United States District Court, D. Idaho
In re PAYROLL AMERICA, INC., dba Payroll Associates, Debtors.
Greater Rome Bank, a Georgia Financial Institution, Appellee. Jeremy Gugino, Appellant,
[Copyrighted Material Omitted]
Thomas J. Angstman, Natasha Nassar Hazlett, Wyatt Benton Johnson, Brian L. Webb, Angstman Johnson & Associates, PLLC, Boise, ID, for Appellant.
Howard R. Foley, Foley Freeman, PLLC, Meridian, ID, for Payroll America, Inc.
James Justin May, May, Browning & May, Boise, ID, for Data Processing Service of Georgia, Inc., Lori Duke, Greater Rome Bank, Appellees.

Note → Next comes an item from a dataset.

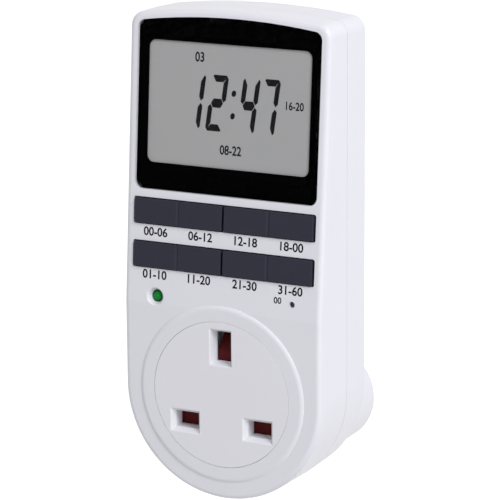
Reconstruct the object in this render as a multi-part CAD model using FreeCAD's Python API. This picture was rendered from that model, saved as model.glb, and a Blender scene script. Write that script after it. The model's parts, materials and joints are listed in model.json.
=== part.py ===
import FreeCAD, Part
import math
import os
from FreeCAD import Placement, Rotation, Vector

# Digital timer socket: a plug-in timer with a display, four rocker keys and a shuttered outlet.
# Millimetres. +Z is up, +Y points to the wall, and +X is to the right of a person facing the front.
# The origin lies on the plug's mating face, midway between the live and neutral pins.

# Pin pattern, the same for the plug at the back and the outlet at the front
line_pin_offset = 11.1
earth_rise = 22.2
line_pin_width = 6.35
line_pin_height = 4.0
earth_pin_width = 4.0
earth_pin_height = 8.0

# Plug pins
line_pin_reach = 17.7
earth_pin_reach = 22.7
pin_tip_chamfer = 0.9
sleeve_reach = 9.2
sleeve_thickness = 0.5
pin_tail = 4.8
pin_head_rim = 1.1
pin_head_thickness = 1.5

# Casing outline: a round bottom concentric with the outlet, straight sides, a shallow arched top
case_half_width = 30.2
top_arc_radius = 205.0
case_corner_radius = 4.0
outlet_height = 8.8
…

William G. Pope, Carey Perkins LLP, Boise, ID, Data Processing Service of Georgia, Inc., Lori Duke, Appellees.
B. LYNN WINMILL, Chief Judge.
The Chapter 7 bankruptcy trustee appeals from the bankruptcy court's decision granting summary judgment in favor of defendant Greater Rome Bank. For the reasons explained below, the Court will affirm.
1. The Parties
Payroll America, Inc. was a local payroll processing company. It collected money from its clients, typically employers, and used that money to pay its clients' employees and taxing authorities. At some point before this litigation, Payroll America misappropriated monies that had been impounded to pay its clients' future tax bills.
In March 2010, Payroll America filed a Chapter 7 bankruptcy petition. Shortly afterward, the Chapter 7 trustee sued Greater Rome Bank. The trustee contends that Payroll America fraudulently transferred over $30 million to Greater Rome Bank before filing for bankruptcy. The trustee seeks to recover those monies for the estate.
Payroll America is not one of Greater Rome Bank's clients. The other defendant in this action— Data Processing Service (DPS)— banked with Greater Rome Bank. Payroll America hired DPS to help process electronic transmissions through the Automated Clearing House (ACH) Network. To understand the claims in this action, it is necessary to understand how these ACH transactions work.
2. ACH Transactions
An automated clearing house is a data hub for financial transactions. The main participants in ACH transactions are originators and receivers. Originators include individuals and others who want to transfer money out of their bank accounts. An easy example is an individual who wishes to pay a telephone bill online rather than with a paper check; the individual is an " originator" and money will be withdrawn from his or her bank account. The individual's bank is an Originating Depository Financial Institution (ODFI). On the other end await the payees, or receivers, as well as their banks, the Receiving Depository Financial Institutions (RDFIs). In the middle of the originating and receiving parties is an ACH operator. The ACH operator is operated by a private organization or a Federal Reserve Bank.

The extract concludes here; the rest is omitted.